When Dupes Are Absolutely Worth It
- Daily wear. Why burn through a $300 bottle for the office when a $40 dupe gets the same compliments?
- Building a collection. Five dupes for the price of one original means you can have a fragrance wardrobe for every occasion.
- Trying before you commit. Before spending $325 on Baccarat Rouge 540, try a $50 dupe to see if the scent family works for your body chemistry.
- Travel and gym. Losing or damaging a $40 bottle hurts a lot less than losing a $300 one.
- Seasonal fragrances. You only wear Spicebomb in winter? A dupe makes more sense than a $165 bottle you use 4 months a year.

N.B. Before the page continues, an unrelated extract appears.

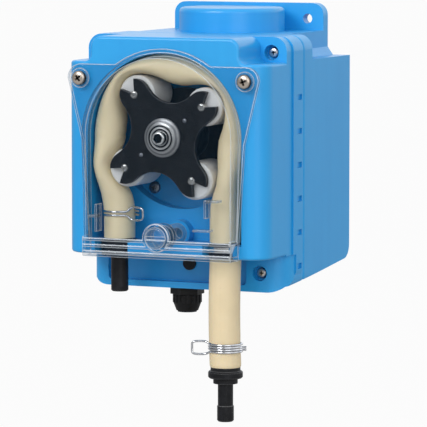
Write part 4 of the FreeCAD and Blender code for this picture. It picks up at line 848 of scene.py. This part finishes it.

The Best Dupes to Start With
If you're new to perfume dupes, start with our highest-rated, most accurate options:
Baccara Rouge EDP
Inspired by Baccarat Rouge 540 — 90-95% accuracy
Sauvagé EDP
Inspired by Dior Sauvage — 92% accuracy
Bestseller Discovery Set
5 top-rated dupes in travel size — try before you commit
The Bottom Line
Perfume dupes are worth it if you value the scent more than the brand. They're not worth it if the luxury experience itself is what you're buying. For most people in most situations, a quality dupe delivers 90%+ of the experience at 80%+ less cost. That's a trade-off most wallets can appreciate.
The best approach? Use dupes for everyday wear and keep one or two originals for moments that matter. Your nose won't know the difference, and your bank account will thank you.